Key Differences: Coins Vs Tokens
Coins and tokens can be majorly differentiated based on their main function and the technology that has been used behind them. In the same way, understanding how crypto differs from traditional financial assets can shape smarter investment choices. Learn more in our guide on Crypto vs. Stocks.
Coins such as Bitcoin and Ether, on the one hand, protect the blockchain and are an integral part of the blockchain ecosystem. They are considered important because they carry out and validate transactions on the blockchain.
Tokens (such as Compound-COMP or Uniswap-UNI) are built on existing networks and are usually related to specific dApps or projects.
Coins are perceived to hold the same value and serve the same purpose as traditional currency in a digital format, so it is primarily used as a transactional value, while tokens exhibit more versatile use cases. Tokens provide voting power to their users, provide payment tools for DeFi protocols, represent ownership of physical assets like real estate and gold, or also represent profit-sharing in blockchain projects.

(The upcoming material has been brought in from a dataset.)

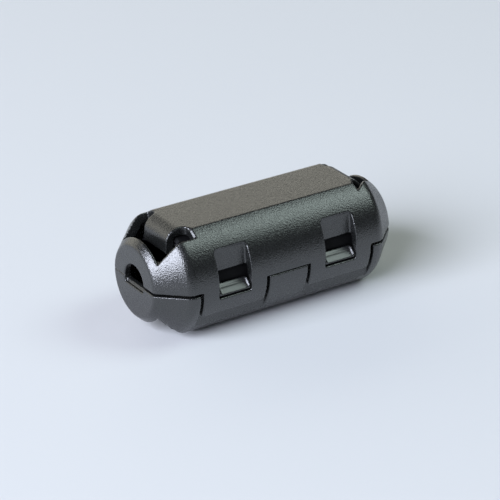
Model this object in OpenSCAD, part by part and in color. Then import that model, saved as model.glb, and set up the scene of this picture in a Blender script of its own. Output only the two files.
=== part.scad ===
// Clip-on ferrite bead for round cable: a split ferrite tube held in a hinged, latching case.
// X runs along the cable, -Y is the latch side, +Y the hinge side and z = 0 the parting plane.

/* [Ferrite core] */
// Diameter of the cable hole through the core
bore_diameter = 4.2; // [3.6:0.1:6]
// Outer diameter of the core
core_diameter = 11.7; // [11.2:0.1:13]
// Height of the closed core across its two flats
core_height = 10.9; // [10.2:0.1:11.2]
// Length of the core
core_length = 25.3; // [24.8:0.1:32]
// Chamfer on the edges of the core
core_chamfer = 0.3; // [0.1:0.05:0.5]

/* [Case] */
// Wall thickness of the moulding
wall = 1.1; // [0.9:0.05:1.3]
// Space between the round of the core and the case wall
core_space = 0.55; // [0.45:0.05:0.7]
// Clearance between the core and what locates it
core_clearance = 0.1; // [0.05:0.01:0.15]
// Gap between the two shells along the seam
seam_gap = 0.3; // [0.2:0.05:0.4]
// Length of the tapered nose at each end
nose_length = 4; // [3.8:0.05:4.4]
// Slope of the nose against the cable axis
nose_angle = 42.5; // [38:0.5:45]
// Radius of the shoulder between barrel and nose
shoulder_radius = 1.6; // [1.4:0.1:2.4]
// Radius of the edge round each end face
end_edge_radius = 0.3; // [0.1:0.05:0.4]
// Thickness of each end wall
end_wall = 1.05; // [0.8:0.05:1.3]
// Height of the ribs' top above the parting plane
rib_height = 3.6; // [2.5:0.1:4]
// Width of a locating rib
rib_width = 0.8; // [0.6:0.1:1.2]
// Distance from the middle of the case to the inner ribs
rib_inner = 2; // [1.5:0.1:3]
// Distance from the middle of the case to the outer ribs
rib_outer = 11.2; // [10.6:0.1:11.4]

/* [End windows and tongues] */
// Width of the window over each nose, where its sides leave the nose
window_width = 7.6; // [7:0.1:8.2]
// Lean of the window's sides, which widen it upwards
window_flare = 15.5; // [10:0.5:18]
// Length of the window on the latch side
window_length = 4.5; // [4.3:0.05:4.8]
// How much later the window starts on the hinge side
window_step = 0.8; // [0.4:0.05:1]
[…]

Minting (or creating) coins is comparatively more complicated than creating a token, as to create a coin, one will have to build a new blockchain, which is a difficult task. One would need a great amount of skills, a huge amount of money, and a lot of time on their hands. Tokens are easier to create since they are deployed as smart contracts on existing blockchains. This makes them more accessible and flexible for projects and developers.
When To Use Coins And Tokens
Coins and tokens are used in different spaces and, therefore, users need to understand the appropriate context of their usage and make informed decisions. To transfer value, engage in activities like networking participation or staking, or store wealth, coins are the perfect option. They provide the underpinning for blockchain platforms and are vital for a platform’s operation and security.
On the contrary, tokens are more project-based applications that let developers build custom, project-oriented solutions without having to deal with the challenge of building a blockchain. While coins are usually used in gaming and DeFi, it is typically tokens that power these specific ecosystems. A few coins, like IOTA or Helium, are designed for IoT ecosystems and allow secure machine-to-machine value transfer.
Now, the question that inevitably arises is, when do you use coins and when do you use tokens?
The usage of coins or tokens ultimately depends on the users’ intentions and the purpose of the application. For example, coins are better for value transfer and paying transaction fees, and tokens are better for getting access to services in an ecosystem.
Coins also offer the possibility of a long investment term due to their inherent value; tokens offer flexibility for developers using custom solutions on a project. While both can provide utility, governance functionality is more commonly built into tokens than coins.
Conclusion
We have already discussed how people consider coins and tokens to be the same terms used synonymously, and they do seem to appear similar at first glance, but they have distinctive roles and functionalities in the crypto space.
Coins work on their own blockchain(s) and have very basic functions, mainly for network security and transfer of value. Tokens, on the other hand, are created on the existing blockchains using smart contracts. The main aim of these tokens is to help the project carry out specific functions. If you wish to participate in the blockchain ecosystem, it is important that you understand the differences between coins and tokens to make informed decisions.